After taking their oath today, cardinals will decide whether they will take a first vote then or wait until Tuesday. Then it is four rounds a day until two-thirds of the cardinals – at least 77 – back one name. If no pope emerges late in the second week, a simple majority can vote to change the rules so that a winner can be elected by a majority – at least 58.

It took eight ballots over three days in October 1978 to elect the first Polish pope. The prelate who appears this time in the central window of St Peter’s Basilica will be caught in the reflected glare of Pope John Paul’s history-making papacy.

His every move will – at least initially – be measured against Pope John Paul. As one placard in St Peters Square read last week: “What would JP-Two do?”

But the late Pope’s decisive moments came during the Cold War. His successor inherits a very different world.

The world’s richest nations “must search an alternative global programme where all have the possibility to integrate themselves and no one remains outside,” said Brazilian Cardinal Claudio Hummes in 2002. “There will be no future if things go on as they now stand.”

A book of 110 newspaper columns written by Hummes – ranging from land reform to drug abuse to human cloning – was released last week in Brazil to capitalise on the buzz about him as a contender.

The book, Dialogue with the City, includes harsh denunciations of “greedy and powerful” landholders who police believe ordered the February slaying of American nun Dorothy Stang, a longtime defender of land rights for poor settlers in the Amazon rain forest.

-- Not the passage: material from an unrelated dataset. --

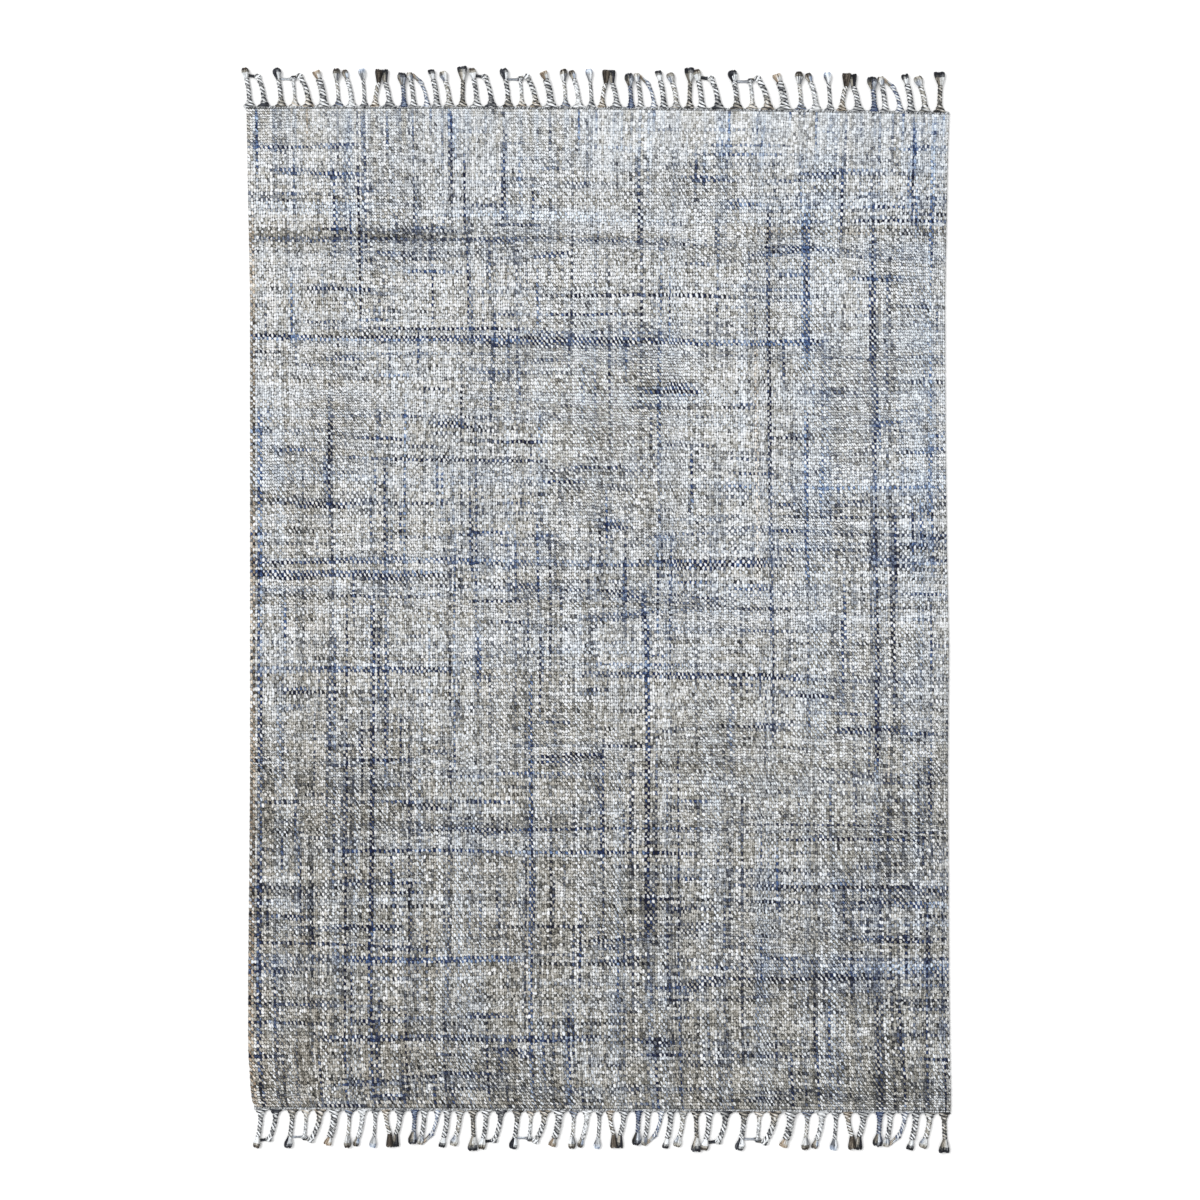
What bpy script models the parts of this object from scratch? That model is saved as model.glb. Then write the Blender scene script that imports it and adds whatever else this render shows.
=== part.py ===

Hummes, 70, also holds the line on Catholic teachings regarding abortion and human cloning, which he called a “serious moral crime.”

In September 2003, Hummes told a UN meeting on AIDS that it is “one of the major tragedies of our time”, but must be addressed by education and sexual abstinence rather than condoms.

Another Latin American cardinal, 62-year-old Oscar Andres Rodriguez Maradiaga of Honduras, has also lashed out at inequalities.

“We are not moving simply towards a globalisation of markets... but we are moving toward the globalisation of poverty,” he said in 2003.

But some of his sharpest – and most conflicted – comments have come following the priest sex abuse scandals in the United States. In a 2002 Vatican news conference, he called paedophilia an “illness” that cannot be tolerated in the priesthood. In a later interview with the Italian magazine 30 Giorni, or 30 Days, he decried the judicial “witch hunts” against US clergy.

“(It) reminds me of the time of Nero, Diocletian and, more recently, of Stalin and Hitler,” he was quoted as saying.

Italian Cardinal Dionigi Tettamanzi, 71, told the Vatican newspaper L’Osservatore Romano in 1997 that “very grave personal and social risks” stem from giving gay and lesbian couples full civil rights such as marriage and adoption.

Another Italian contender, 63-year-old Cardinal Angelo Scola of Venice, carries a similar conservative outlook. On calls for women priests, Scola told reporters in 1997: “The church does not have the power to modify the practice, uninterrupted for 2,000 years, of calling only men.”

Cardinal Francis Arinze, 72, a Vatican-based Nigerian, also taken a hard stance against liberal pressures on the church led by American Catholics.

The family is “mocked” by homosexuality and calls to recognise gay marriages, he told a Georgetown University audience in May 2003. Last year, Arinze suggested Catholic politicians supporting abortion are “not fit” to receive Communion. He made the same judgment for militant members of Rainbow Sash, a Roman Catholic gay rights group that has tried to provoke confrontations with clergy.

Arinze, however, stands out as a leading voice for better Christian-Muslim dialogue – a central part of his inter-faith work at the Vatican since the 1980s.

“It matters very much, not only to Islam and Christianity, but also to the world, how the followers of these two religions relate to one another and how they envisage these relationships at this turning point in history,” Arinze told the Centre for Muslim-Christian Understanding in Washington.

Schoenborn, of Austria, could encounter more scepticism from Islamic leaders.

In a speech in March at the Hebrew University in Jerusalem, he said Christians must support a Jewish presence in the Holy Land as part of biblical prophecy.

“Only once in human history did God take a country as an inheritance and give it to His chosen people,” The Jerusalem Post quoted Schoenborn as saying.

Schoenborn added that “we are all longing” for a solution to end Israeli-Palestinian conflict. But he has been less clear on hot topics in Europe, including whether to accept Turkey as a full EU member.

Ratzinger, however, has been an unwavering defender of Europe’s Christian essence.

“Turkey has always represented a different continent, in permanent contrast to Europe,” he told the French magazine Le Figaro last year. Ratzinger – as the Vatican’s chief doctrinal overseer since 1981 – offers the broadest range of writings and comments of any of the possible papal successors.

In 1986, he scorned rock music as a “vehicle of anti-religion.” Last year, he told American bishops that it was appropriate to deny Communion to those who support such “manifest grave sin” as abortion and euthanasia.

In a book released on Wednesday, Values in a Time of Upheavals, Ratzinger dismissed demands for European “multi-culturalism” as a “fleeing from what is one’s own.” He also wrote that “marriage and family are essential for European identity.”

Yet in another book, Salt of the Earth in 1997, Ratzinger showed flashes of a pastoral side and sensitivity for the modernising reforms of the Second Vatican Council from 1962-65, when he was considered a leader among forward-thinking theologians.

“Christianity must rise again like the mustard seed, in insignificantly small groups whose members intensively live in combat with what is evil in the world while demonstrating what is good,” wrote Ratzinger, who turned 78 on Saturday. “They are the salt of the earth, the vessels of the faith.”